Eine politische Verflechtung brauchen wir, weil wir uns über zwei Dinge im Klaren sein sollten. Zum einen ist es eine Illusion zu glauben, dass Russland international isoliert ist oder zu isolieren sei. Russland ist Atommacht und als Ständiges Mitglied eine von fünf Vetomächten im Sicherheitsrat der Vereinten Nationen.
Zum anderen: Bei der Lösung aller großen internationalen Herausforderungen brauchen wir Russland. Und diese Herausforderungen betreffen und bedrohen uns Europäer sehr konkret.

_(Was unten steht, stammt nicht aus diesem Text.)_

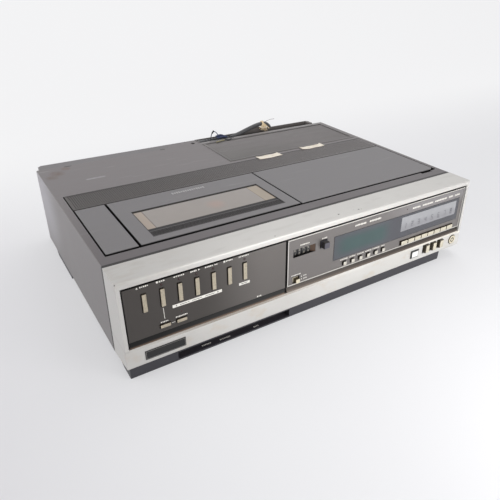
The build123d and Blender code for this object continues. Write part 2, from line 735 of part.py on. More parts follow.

Wer einen Blick auf die Weltkarte wirft, wird feststellen, dass sich um Europa herum ein Korridor der Instabilität und Unsicherheit gebildet hat, vom nördlichen Afrika, über den Nahen und Mittleren Osten, den Kaukasus bis hin an die Ostgrenze der Europäischen Union. Das ist, man darf das durchaus kritisch anmerken, nicht nur, aber auch eine Folge der Politik des Westens. Hier sei nur als Stichpunkt der Irak genannt.